START GIVEN ENTRIES
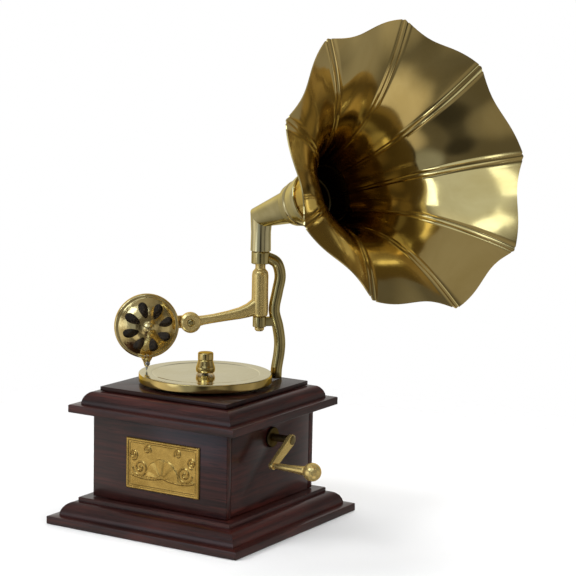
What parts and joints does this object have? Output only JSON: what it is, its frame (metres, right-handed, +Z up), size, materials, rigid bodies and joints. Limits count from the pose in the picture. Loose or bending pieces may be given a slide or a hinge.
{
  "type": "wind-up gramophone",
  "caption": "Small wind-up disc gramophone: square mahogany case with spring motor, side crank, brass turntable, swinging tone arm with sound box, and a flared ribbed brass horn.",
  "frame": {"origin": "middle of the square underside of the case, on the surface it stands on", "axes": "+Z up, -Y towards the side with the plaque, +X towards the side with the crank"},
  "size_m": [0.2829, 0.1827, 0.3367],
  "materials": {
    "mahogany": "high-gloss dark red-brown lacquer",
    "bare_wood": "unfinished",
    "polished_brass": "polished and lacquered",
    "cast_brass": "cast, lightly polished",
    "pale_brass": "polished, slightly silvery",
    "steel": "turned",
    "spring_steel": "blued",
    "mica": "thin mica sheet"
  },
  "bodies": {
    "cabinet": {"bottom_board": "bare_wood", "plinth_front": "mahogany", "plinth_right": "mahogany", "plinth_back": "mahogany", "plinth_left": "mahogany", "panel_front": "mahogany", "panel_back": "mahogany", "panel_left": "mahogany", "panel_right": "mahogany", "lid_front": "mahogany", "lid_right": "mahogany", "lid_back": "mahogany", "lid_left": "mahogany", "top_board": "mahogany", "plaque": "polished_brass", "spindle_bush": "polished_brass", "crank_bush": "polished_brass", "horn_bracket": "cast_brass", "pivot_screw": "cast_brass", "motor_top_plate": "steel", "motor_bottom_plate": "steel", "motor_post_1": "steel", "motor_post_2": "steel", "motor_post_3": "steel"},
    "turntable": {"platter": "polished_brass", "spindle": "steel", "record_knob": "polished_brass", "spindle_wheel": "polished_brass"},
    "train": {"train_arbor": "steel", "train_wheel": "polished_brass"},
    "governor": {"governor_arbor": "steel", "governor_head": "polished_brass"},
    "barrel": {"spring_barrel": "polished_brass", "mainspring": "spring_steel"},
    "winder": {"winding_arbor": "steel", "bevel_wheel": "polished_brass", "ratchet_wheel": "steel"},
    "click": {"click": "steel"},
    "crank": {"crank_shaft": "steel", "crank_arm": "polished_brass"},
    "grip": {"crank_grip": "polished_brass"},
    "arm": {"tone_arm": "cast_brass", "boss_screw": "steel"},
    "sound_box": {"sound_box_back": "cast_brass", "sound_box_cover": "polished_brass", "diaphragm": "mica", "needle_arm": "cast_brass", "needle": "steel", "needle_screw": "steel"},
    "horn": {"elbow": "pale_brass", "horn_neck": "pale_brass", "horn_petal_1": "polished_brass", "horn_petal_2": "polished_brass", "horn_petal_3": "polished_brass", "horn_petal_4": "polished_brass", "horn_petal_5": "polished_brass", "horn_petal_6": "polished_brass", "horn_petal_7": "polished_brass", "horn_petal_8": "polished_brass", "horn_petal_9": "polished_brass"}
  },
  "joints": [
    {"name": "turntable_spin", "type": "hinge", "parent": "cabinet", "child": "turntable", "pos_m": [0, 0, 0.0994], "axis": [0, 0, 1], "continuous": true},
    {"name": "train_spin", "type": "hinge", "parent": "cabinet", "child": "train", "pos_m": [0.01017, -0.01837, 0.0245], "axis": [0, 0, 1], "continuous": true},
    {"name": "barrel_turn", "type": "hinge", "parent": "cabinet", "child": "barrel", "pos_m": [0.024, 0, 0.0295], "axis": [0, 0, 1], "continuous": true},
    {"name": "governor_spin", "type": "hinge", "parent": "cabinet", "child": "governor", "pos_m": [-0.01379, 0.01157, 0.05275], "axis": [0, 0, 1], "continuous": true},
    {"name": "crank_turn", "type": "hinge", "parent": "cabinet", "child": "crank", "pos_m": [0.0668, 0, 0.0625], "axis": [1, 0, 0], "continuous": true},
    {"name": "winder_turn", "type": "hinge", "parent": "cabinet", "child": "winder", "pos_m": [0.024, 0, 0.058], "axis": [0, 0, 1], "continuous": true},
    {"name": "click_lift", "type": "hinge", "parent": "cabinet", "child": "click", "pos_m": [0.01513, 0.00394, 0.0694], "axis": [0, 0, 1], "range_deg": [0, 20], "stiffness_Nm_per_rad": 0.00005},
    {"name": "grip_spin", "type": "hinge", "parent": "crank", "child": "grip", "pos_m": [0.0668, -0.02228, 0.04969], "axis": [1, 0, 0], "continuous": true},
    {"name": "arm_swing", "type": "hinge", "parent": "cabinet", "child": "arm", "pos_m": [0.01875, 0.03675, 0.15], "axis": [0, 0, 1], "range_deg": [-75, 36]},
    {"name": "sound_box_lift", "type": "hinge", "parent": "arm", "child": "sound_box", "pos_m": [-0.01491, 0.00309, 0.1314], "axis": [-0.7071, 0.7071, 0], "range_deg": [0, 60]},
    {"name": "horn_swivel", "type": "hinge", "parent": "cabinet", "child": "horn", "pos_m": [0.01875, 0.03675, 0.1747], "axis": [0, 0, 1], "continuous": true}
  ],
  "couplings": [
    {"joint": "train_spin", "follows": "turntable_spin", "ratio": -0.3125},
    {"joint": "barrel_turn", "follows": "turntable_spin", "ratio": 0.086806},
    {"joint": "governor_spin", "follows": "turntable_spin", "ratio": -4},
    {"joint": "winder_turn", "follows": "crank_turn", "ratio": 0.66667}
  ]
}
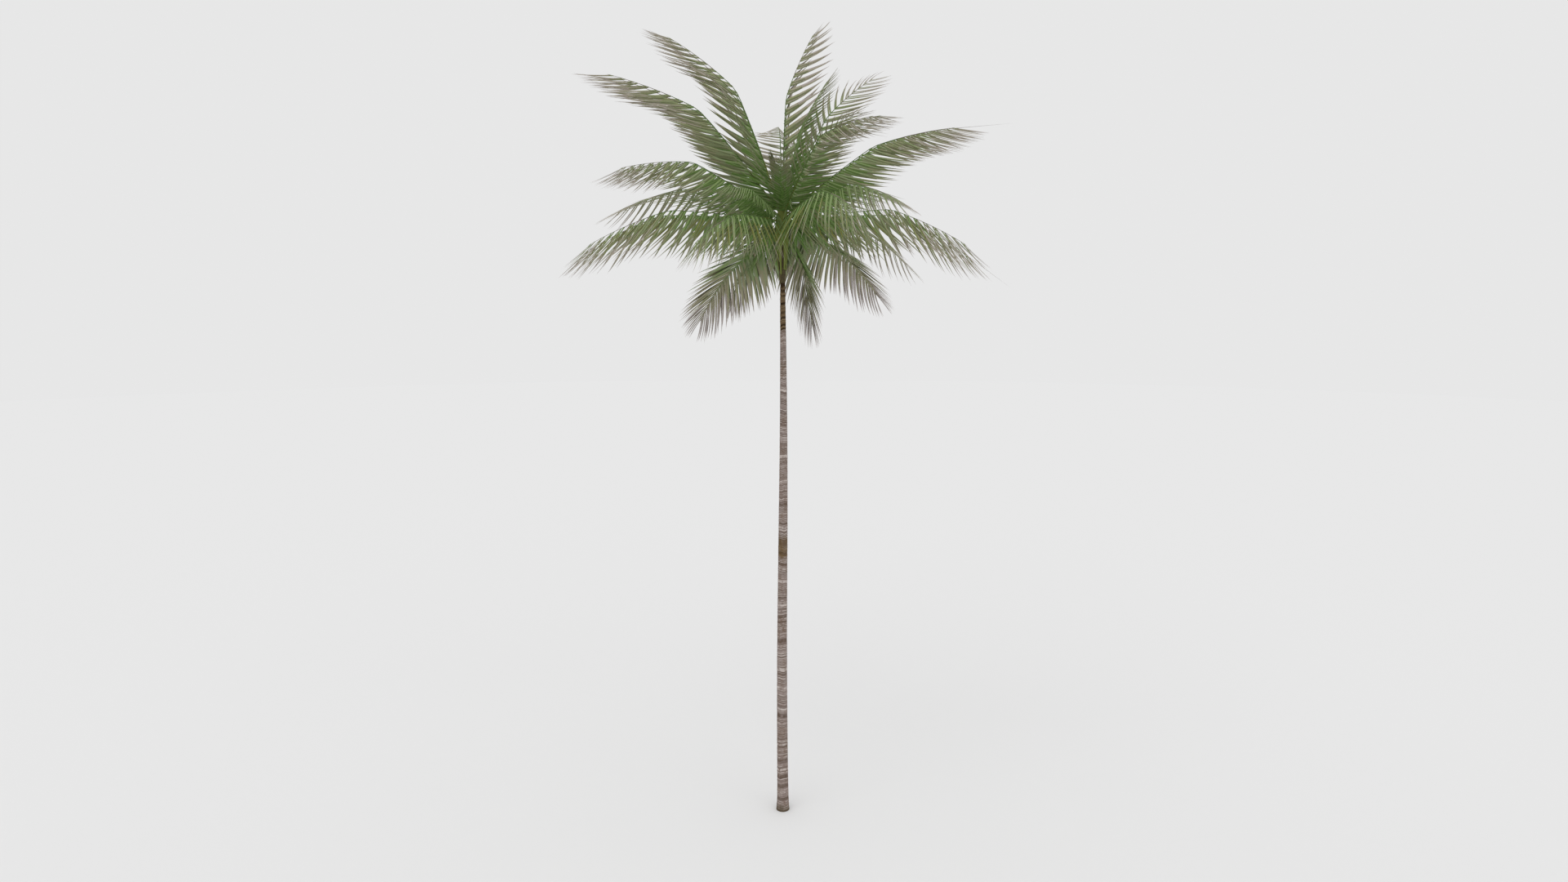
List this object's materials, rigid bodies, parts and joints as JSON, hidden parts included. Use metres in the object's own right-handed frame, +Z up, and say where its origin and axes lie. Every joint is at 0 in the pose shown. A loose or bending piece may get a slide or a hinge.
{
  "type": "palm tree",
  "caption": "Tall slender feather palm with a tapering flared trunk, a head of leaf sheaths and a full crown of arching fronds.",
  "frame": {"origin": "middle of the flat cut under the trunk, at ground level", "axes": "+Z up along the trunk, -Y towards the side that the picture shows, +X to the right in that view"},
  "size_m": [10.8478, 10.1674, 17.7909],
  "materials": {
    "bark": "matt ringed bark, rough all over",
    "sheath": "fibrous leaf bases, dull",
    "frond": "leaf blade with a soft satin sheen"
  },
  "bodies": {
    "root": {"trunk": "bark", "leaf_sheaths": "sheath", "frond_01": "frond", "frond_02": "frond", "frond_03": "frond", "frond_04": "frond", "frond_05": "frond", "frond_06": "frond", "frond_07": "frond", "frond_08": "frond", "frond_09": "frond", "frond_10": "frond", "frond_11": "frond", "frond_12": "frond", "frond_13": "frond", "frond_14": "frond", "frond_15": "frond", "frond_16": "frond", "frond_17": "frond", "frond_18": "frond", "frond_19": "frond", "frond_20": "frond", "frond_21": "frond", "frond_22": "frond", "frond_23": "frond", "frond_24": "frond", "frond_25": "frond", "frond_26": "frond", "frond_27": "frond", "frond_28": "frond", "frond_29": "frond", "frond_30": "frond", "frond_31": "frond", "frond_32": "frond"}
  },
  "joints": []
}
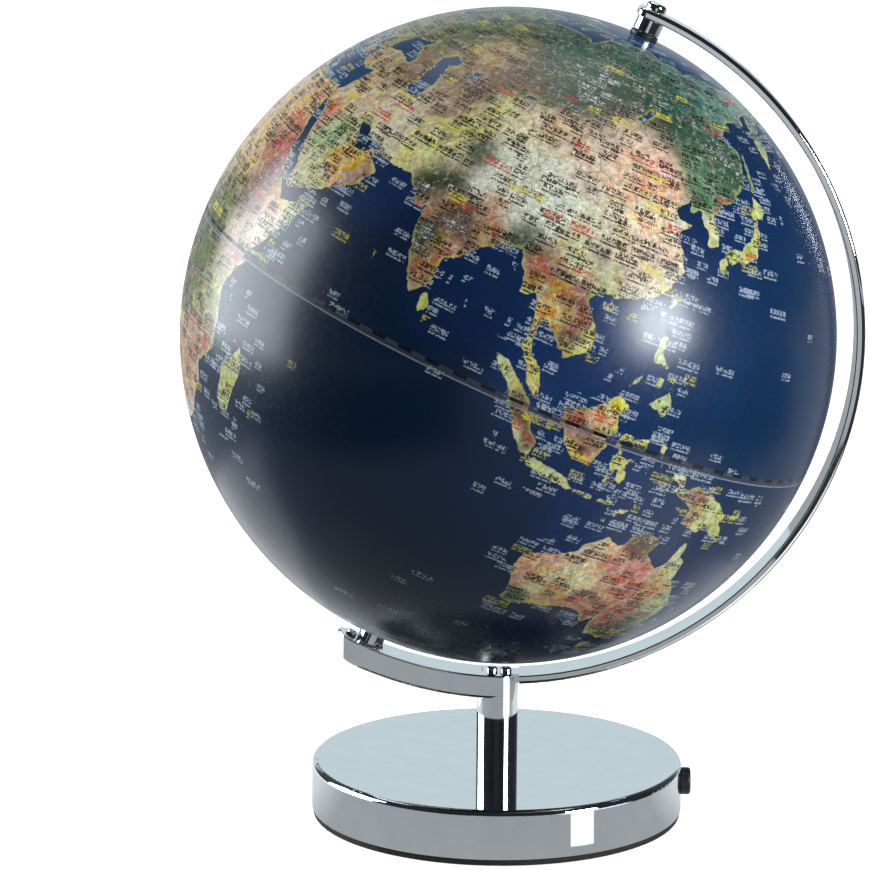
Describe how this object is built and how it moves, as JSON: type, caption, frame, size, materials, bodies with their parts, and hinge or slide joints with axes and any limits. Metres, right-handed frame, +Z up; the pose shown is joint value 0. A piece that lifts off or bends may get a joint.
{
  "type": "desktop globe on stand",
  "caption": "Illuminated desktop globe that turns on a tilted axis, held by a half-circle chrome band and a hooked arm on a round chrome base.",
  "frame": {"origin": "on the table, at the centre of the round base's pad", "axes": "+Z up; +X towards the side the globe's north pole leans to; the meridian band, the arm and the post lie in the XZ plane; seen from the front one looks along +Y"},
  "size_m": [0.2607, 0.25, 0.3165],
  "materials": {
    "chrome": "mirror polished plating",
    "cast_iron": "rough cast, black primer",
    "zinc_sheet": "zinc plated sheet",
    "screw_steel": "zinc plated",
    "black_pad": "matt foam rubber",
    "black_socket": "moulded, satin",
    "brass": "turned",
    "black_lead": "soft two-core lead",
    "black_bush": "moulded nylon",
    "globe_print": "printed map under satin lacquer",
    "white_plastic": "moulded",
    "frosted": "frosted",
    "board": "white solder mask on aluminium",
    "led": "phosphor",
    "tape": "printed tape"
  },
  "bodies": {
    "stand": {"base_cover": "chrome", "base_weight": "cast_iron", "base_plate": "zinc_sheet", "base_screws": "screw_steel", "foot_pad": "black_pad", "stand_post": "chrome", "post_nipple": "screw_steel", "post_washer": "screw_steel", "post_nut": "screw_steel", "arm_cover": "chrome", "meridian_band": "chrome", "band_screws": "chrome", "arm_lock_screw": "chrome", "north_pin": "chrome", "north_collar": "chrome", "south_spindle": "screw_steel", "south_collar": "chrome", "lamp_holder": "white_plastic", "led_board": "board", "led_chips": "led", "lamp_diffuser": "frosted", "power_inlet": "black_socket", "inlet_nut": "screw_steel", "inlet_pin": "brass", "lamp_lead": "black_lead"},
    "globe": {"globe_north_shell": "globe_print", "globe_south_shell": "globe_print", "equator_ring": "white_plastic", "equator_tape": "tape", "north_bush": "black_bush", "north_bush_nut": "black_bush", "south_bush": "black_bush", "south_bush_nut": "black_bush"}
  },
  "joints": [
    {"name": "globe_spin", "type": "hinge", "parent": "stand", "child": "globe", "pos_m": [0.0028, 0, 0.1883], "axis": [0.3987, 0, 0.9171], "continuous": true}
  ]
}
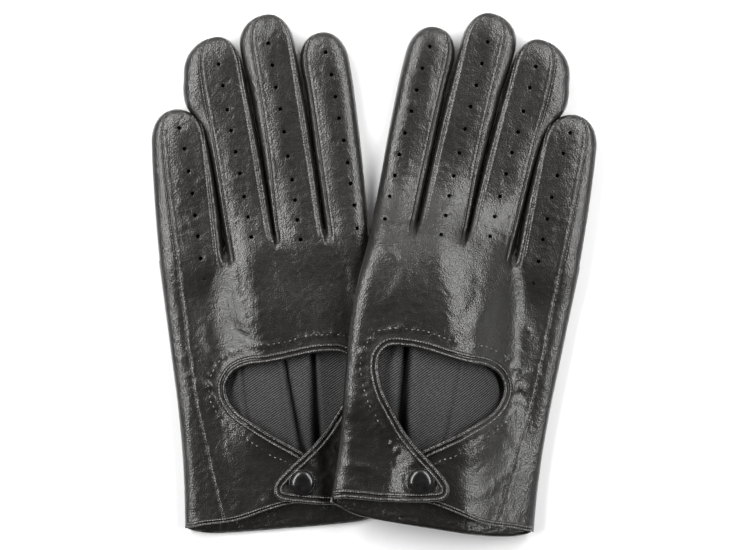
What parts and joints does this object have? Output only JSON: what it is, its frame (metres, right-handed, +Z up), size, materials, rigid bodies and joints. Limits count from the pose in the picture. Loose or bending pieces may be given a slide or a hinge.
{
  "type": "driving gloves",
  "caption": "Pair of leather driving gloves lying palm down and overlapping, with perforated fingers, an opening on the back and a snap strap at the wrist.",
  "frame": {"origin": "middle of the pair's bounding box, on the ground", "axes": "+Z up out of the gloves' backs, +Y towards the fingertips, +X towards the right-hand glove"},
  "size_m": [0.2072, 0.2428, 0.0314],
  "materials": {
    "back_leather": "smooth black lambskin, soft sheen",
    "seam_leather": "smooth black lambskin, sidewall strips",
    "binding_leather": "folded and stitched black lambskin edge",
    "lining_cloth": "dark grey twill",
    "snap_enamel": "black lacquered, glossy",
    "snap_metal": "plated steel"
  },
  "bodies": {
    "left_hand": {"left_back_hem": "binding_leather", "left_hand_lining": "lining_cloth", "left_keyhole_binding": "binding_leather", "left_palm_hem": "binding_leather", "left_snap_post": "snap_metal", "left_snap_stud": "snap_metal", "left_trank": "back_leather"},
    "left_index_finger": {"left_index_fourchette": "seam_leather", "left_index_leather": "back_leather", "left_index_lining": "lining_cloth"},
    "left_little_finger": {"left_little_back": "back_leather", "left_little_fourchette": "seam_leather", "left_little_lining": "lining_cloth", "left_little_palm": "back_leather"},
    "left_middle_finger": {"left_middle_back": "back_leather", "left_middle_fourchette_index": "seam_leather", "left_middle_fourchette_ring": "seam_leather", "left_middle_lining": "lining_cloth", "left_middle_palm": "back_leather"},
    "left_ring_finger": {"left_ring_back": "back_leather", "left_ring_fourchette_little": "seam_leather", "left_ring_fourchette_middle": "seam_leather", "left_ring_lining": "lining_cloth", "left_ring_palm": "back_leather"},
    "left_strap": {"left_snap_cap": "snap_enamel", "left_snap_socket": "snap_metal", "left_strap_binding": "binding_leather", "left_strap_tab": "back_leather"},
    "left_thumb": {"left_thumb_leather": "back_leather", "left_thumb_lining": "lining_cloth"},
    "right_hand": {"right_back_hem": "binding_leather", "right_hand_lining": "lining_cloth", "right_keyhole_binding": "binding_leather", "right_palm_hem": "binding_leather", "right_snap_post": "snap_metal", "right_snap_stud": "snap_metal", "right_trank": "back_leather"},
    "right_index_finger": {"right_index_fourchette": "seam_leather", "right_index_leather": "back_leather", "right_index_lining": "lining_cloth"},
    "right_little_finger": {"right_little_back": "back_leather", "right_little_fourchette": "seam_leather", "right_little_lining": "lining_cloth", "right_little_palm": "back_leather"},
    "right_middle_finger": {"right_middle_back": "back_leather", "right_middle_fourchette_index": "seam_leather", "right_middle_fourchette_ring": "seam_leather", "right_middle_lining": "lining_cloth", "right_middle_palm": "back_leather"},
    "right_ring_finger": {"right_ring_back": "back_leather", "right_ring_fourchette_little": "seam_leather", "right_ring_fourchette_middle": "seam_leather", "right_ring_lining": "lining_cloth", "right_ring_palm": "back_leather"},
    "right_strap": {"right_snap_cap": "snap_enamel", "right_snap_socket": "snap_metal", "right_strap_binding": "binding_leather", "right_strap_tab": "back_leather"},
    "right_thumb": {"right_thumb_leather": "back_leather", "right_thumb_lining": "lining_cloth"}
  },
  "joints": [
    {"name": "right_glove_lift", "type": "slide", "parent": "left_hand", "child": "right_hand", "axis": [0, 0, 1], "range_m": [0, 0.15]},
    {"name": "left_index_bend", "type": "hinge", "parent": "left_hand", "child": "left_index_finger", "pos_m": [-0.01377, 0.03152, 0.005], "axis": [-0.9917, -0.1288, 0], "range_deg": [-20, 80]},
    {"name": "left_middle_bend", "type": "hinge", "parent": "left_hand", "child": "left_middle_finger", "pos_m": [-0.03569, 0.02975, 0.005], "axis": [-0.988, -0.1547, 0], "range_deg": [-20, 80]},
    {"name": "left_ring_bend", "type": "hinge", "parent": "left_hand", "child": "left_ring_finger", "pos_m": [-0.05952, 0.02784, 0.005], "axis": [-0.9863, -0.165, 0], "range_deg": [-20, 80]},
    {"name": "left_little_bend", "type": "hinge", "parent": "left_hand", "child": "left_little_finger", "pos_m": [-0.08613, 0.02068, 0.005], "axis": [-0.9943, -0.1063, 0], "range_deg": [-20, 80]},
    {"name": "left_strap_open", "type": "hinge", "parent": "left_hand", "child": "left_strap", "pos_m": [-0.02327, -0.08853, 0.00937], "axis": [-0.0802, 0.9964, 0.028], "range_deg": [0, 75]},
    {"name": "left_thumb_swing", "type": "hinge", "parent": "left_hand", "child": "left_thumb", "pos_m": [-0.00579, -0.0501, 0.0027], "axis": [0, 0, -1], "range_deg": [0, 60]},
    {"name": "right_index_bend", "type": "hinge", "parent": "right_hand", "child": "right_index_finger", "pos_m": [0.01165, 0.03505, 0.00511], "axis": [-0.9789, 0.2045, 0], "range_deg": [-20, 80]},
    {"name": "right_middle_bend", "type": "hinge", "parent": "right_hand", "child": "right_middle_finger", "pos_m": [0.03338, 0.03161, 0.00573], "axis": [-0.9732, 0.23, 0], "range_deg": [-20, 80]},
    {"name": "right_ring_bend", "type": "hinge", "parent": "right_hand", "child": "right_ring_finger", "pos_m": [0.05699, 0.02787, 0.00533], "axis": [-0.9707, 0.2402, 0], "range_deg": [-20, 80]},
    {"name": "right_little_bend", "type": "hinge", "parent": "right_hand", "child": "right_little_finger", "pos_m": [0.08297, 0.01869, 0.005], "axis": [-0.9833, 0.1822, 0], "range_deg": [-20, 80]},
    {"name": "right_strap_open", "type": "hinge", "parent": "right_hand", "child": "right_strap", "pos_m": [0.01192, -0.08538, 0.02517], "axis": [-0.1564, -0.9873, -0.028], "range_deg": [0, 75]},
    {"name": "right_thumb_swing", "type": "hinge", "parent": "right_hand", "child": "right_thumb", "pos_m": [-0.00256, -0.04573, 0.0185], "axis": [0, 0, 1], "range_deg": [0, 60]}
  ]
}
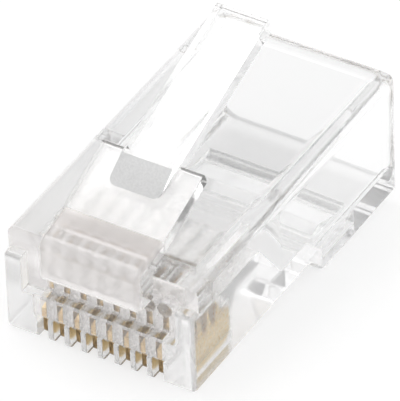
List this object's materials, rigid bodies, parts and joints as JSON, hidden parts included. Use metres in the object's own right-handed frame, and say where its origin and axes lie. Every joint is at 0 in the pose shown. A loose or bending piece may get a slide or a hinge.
END GIVEN ENTRIES
§ AIM: Your task is to gather all lines from the entries above that hold the word "Every".

§ IN RESPONSE:
List this object's materials, rigid bodies, parts and joints as JSON, hidden parts included. Use metres in the object's own right-handed frame, +Z up, and say where its origin and axes lie. Every joint is at 0 in the pose shown. A loose or bending piece may get a slide or a hinge.
List this object's materials, rigid bodies, parts and joints as JSON, hidden parts included. Use metres in the object's own right-handed frame, and say where its origin and axes lie. Every joint is at 0 in the pose shown. A loose or bending piece may get a slide or a hinge.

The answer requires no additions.